What exactly did Israel’s and the United States’ bombings of Iran last month accomplish? As the dust begins to settle, 

it is clear that neither of the stated intentions of the attacks’ architects—to unravel the Iranian regime and to decapitate the country’s nuclear capabilities—have been realized.

On the contrary, argues Trita Parsi, executive vice president of the Quincy Institute for Responsible Statecraft and an expert on Iranian foreign policy, 

the brazen attacks have only united Iranians around the flag and made the task of Iranian pro-democracy activists far more difficult. “Israel and the United States didn’t obliterate Iran’s nuclear program,” 

he says, “but they may have obliterated the confidence in diplomacy needed to pursue a diplomatic outcome.”

How did we get to this point?

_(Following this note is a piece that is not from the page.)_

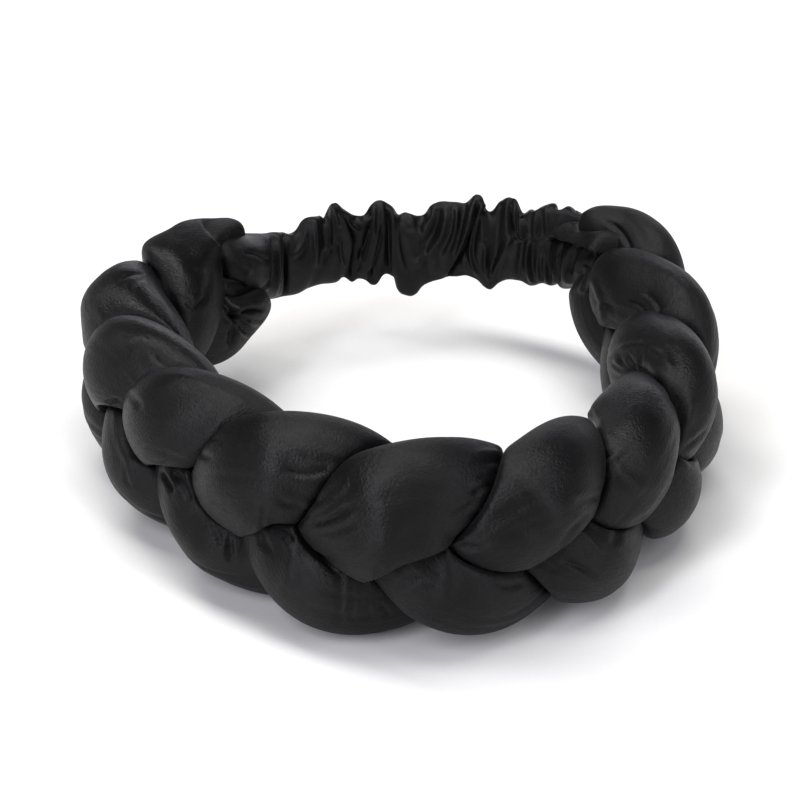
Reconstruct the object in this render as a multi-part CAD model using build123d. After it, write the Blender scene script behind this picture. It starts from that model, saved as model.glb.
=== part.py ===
from build123d import *
import os

import numpy as np

# A braided padded headband. Three stuffed satin tubes are plaited into a flat band that runs round
# the head, and a gathered casing with a flat elastic inside closes the ring at the nape.
# The ring stands on its lower edge. +Z is up, the forehead is at -Y and the nape at +Y.

# The sizes of the ring and the band, ENDS and LOBES were not chosen by hand. They are the rounded
# results of a search that fitted the projected shape to the photograph.

# The ring seen from above, in millimetres and degrees. Its line is the middle of the padding.
RING_HALF_WIDTH = 81.5
RING_HALF_DEPTH = 86.5
EGG_SHARE = 0.045
EGG_TURN = 40.0
SKEW_SHARE = -0.005
RING_TURN = 3.4
BRAID_START = 40.0
BRAID_END = 129.5

# The braid: overall height and depth, and what of each a single stuffed tube takes up. The lean, the
# tilt and the belly bend a tube's path off the plain weave.
BAND_HEIGHT = 60.5
BAND_DEPTH = 35.0
TUBE_HEIGHT_SHARE = 0.53
TUBE_DEPTH_SHARE = 0.70
LEAN_SHARE = 0.07
LEAN_TURN = -78.0
TILT_SHARE = -0.06
BELLY_SHARE = 0.026
TUBE_GAP = 1.1

# Towards its two ends the braid is squeezed together and rises to meet the casing. The first row is
# the braid's start, the second its finish. Squeeze is the share of the full section that is left at
# the end. The rise and the lengths over which it and the squeeze fade are shares of the band's height.
# columns: squeeze, squeeze_length, rise, rise_length
ENDS = [
    (0.62, 0.56, 0.197, 0.78),
    (0.67, 0.68, 0.145, 0.84),
]

# Each tube's end is drawn in over its last stretch, down to a share of its own section.
END_ROUND = 10.0
END_DRAWN = 0.60

# One row per lobe on the upper edge, in order along the braid from its start. The place is a share
# of the braid's length. Upper and lower are how plump the tube is where it crosses the upper and
# the lower edge. The lifts are shares of the band's height, and the two columns for outward are
# shares of its depth.
# columns: place, upper, lower, upper_lift, lower_lift, upper_outward, lower_outward
LOBES = [
    (-0.108, 0.94, 1.08, -0.01, -0.02, 0.04, 0.00),
    (-0.055, 0.93, 1.01, 0.00, -0.03, -0.01, -0.07),
    (0.022, 0.96, 1.09, 0.04, 0.00, 0.04, -0.12),
    (0.108, 1.00, 1.09, 0.00, 0.02, -0.02, 0.00),
    (0.200, 0.98, 1.06, -0.04, 0.00, 0.05, 0.00),
    (0.288, 0.95, 0.95, -0.06, 0.00, 0.02, 0.00),
    (0.388, 1.20, 0.90, -0.06, -0.01, -0.04, 0.00),
    (0.480, 1.10, 0.95, 0.03, 0.01, 0.04, 0.00),
    (0.572, 1.20, 1.00, 0.00, -0.02, -0.05, 0.00),
    (0.673, 1.05, 0.82, 0.02, -0.01, 0.00, -0.02),
    (0.761, 1.03, 0.86, 0.00, 0.02, -0.03, 0.03),
    (0.847, 1.14, 0.99, -0.04, 0.04, 0.08, 0.01),
    (0.940, 1.09, 1.02, -0.03, 0.03, -0.01, -0.16),
    (1.038, 1.00, 0.96, -0.02, -0.03, 0.01, -0.18),
]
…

Last week Rajan Menon, senior research fellow at Columbia University’s Saltzman Institute for War and Peace Studies, 

spoke with Parsi by phone to discuss the history of U.S. and Israeli relations with Iran, the current geopolitical situation, and more.

Rajan Menon: The attacks’ proponents framed them as a matter of self-defense: Israel, up against the threat of a nuclear-armed Iran, 

had no choice but to preemptively strike the country that has called for its destruction. But can Israel’s actions be justified in any way by international law?

Trita Parsi: When it comes to where international law falls on this, there is no debate. This is not a scenario in which an imminent attack in any way, shape, 

or form could be pointed to. Israel has not provided any evidence for that. Even its statements that by 2026, the Iranians would have X, Y, and Z nuclear capability—this is not anything that could be categorized as imminent.